Aakash Dalal found guilty for synagogue attacks
A reassuring verdict
On Tuesday afternoon, a jury in Hackensack found Aakash Dalal guilty of 17 counts, including terrorism charges, for his role in masterminding the attacks on Bergen County synagogues in December 2011 and January 2012.
The attacks began with graffiti on Temple Beth Israel in Maywood. That could have been dismissed as a rash act, but when there were more attacks at different synagogues, culminating in the actual throwing of Molotov cocktails at Congregation Beth El in Rutherford, the situation grew frightening.
Public officials responded reassuringly. Police stepped up patrols in towns throughout the county, and the Bergen County Prosecutors Office made the investigation a top priority.
Before long, detective work fingered Anthony Graziano as the man who bought the ingredients for the Rutherford bombs. And then other clues — including a mysterious message left as a comment on the Jewish Standard’s website — fingered Dalal as a co-conspirator and partner in some of the crimes.

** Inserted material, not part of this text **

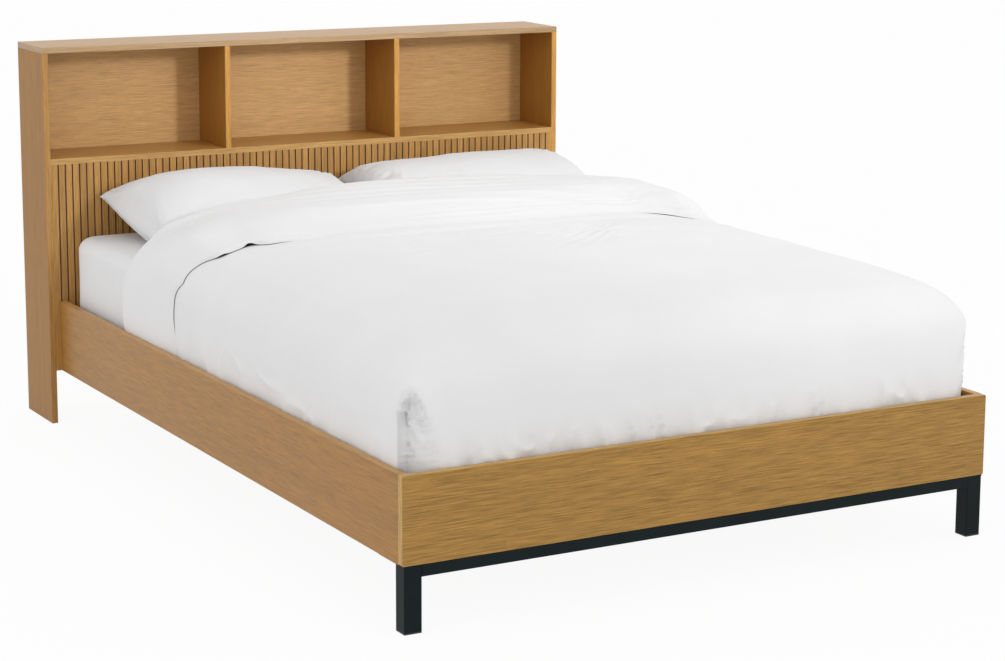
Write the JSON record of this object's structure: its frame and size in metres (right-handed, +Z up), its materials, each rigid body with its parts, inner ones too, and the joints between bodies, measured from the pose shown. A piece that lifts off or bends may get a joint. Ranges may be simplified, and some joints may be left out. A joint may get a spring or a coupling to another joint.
{
  "type": "bookcase headboard bed",
  "caption": "Double bed with an open-compartment bookcase headboard, grooved front panel, low side rails, slatted base, black metal foot legs, mattress, pillows and duvet.",
  "frame": {"origin": "on the floor, at the centre of the bed's plan", "axes": "+X to the right seen from the foot of the bed, +Y from the foot towards the headboard, +Z up"},
  "size_m": [1.47, 2.107, 0.955],
  "materials": {
    "oak_veneer": "satin oak veneer",
    "plain_pine": "planed pine",
    "beech_dowel": "planed beech",
    "black_metal": "satin black powder coat",
    "zinc_steel": "zinc-plated",
    "bright_screws": "zinc-plated",
    "black_plastic": "matt",
    "mattress_ticking": "quilted ticking",
    "white_cotton": "plain-woven cotton",
    "white_pillow": "plain-woven cotton",
    "white_duvet": "plain-woven cotton"
  },
  "bodies": {
    "bed_frame": {"headboard_top": "oak_veneer", "headboard_side_left": "oak_veneer", "headboard_side_right": "oak_veneer", "headboard_shelf": "oak_veneer", "headboard_divider_left": "oak_veneer", "headboard_divider_right": "oak_veneer", "headboard_back_panel": "oak_veneer", "headboard_grooved_panel": "oak_veneer", "side_rail_left": "oak_veneer", "side_rail_right": "oak_veneer", "footboard": "oak_veneer", "headboard_bolt_rail": "plain_pine", "headboard_stretcher": "plain_pine", "headboard_cleat_left": "plain_pine", "headboard_cleat_right": "plain_pine", "slat_ledger_left": "plain_pine", "slat_ledger_right": "plain_pine", "corner_block_left": "plain_pine", "corner_block_right": "plain_pine", "centre_beam": "plain_pine", "centre_post": "plain_pine", "slat_01": "plain_pine", "slat_02": "plain_pine", "slat_03": "plain_pine", "slat_04": "plain_pine", "slat_05": "plain_pine", "slat_06": "plain_pine", "slat_07": "plain_pine", "slat_08": "plain_pine", "slat_09": "plain_pine", "slat_10": "plain_pine", "slat_11": "plain_pine", "slat_12": "plain_pine", "foot_leg_left": "black_metal", "foot_leg_right": "black_metal", "foot_crossbar": "black_metal", "leg_plate_left": "black_metal", "leg_plate_right": "black_metal", "corner_bracket_left": "zinc_steel", "corner_bracket_right": "zinc_steel", "beam_hanger_head": "zinc_steel", "beam_hanger_foot": "zinc_steel", "headboard_cams": "bright_screws", "headboard_cam_bolts": "bright_screws", "short_screws": "bright_screws", "long_screws": "bright_screws", "rail_bolts": "bright_screws", "rail_nuts": "bright_screws", "leg_plate_bolts": "bright_screws", "centre_post_stud": "bright_screws", "wood_dowels": "beech_dowel", "leg_cap_left": "black_plastic", "leg_cap_right": "black_plastic", "centre_post_glide": "black_plastic"},
    "mattress": {"mattress": "mattress_ticking", "fitted_sheet": "white_cotton"},
    "duvet": {"duvet": "white_duvet"},
    "pillow_left": {"pillow_left": "white_pillow"},
    "pillow_right": {"pillow_right": "white_pillow"}
  },
  "joints": [
    {"name": "mattress_lift", "type": "slide", "parent": "bed_frame", "child": "mattress", "axis": [0, 0, 1], "range_m": [0, 0.25]},
    {"name": "duvet_lift", "type": "slide", "parent": "mattress", "child": "duvet", "axis": [0, 0, 1], "range_m": [0, 0.4]},
    {"name": "pillow_left_lift", "type": "slide", "parent": "mattress", "child": "pillow_left", "axis": [0, 0, 1], "range_m": [0, 0.2]},
    {"name": "pillow_right_lift", "type": "slide", "parent": "mattress", "child": "pillow_right", "axis": [0, 0, 1], "range_m": [0, 0.2]}
  ],
  "couplings": [
    {"joint": "pillow_left_lift", "follows": "duvet_lift", "ratio": 0.5},
    {"joint": "pillow_right_lift", "follows": "duvet_lift", "ratio": 0.5}
  ]
}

In May, in a separate trial, Graziano was convicted of terrorism and other charges. In Dalal’s trial, prosecutors brought in text messages proving that he egged on Graziano, promising that he could be “fuhrer” some day. The two of them, the trial showed, gloated, as the Jewish community held solidarity evenings with the attacked synagogues.
The guilty verdict showed that Dalal’s attorneys efforts to minimize his responsibility failed to convince the jury. And it showed that Dalal sought to incite fear in more than five people, as the state’s post-9/11 terrorism statute required.
The verdict showed, importantly but not surprisingly, that we are blessed to be in a place where crimes against our community are prosecuted seriously.
Dalal’s fate, like Graziano’s, will be decided at sentencing. They face life in prison.
Our one disappointment in the trial is this: While the prosecution proved beyond a shadow of a doubt that Dalal hated Jews, it failed to answer the most vexing question. How did he come to that hatred? What led a Rutgers student down a path that ended with him and a friend facing years behind bars, their lives permanently warped by their youthful hate? It is a question that remains as the distressingly unsolved mystery of the case.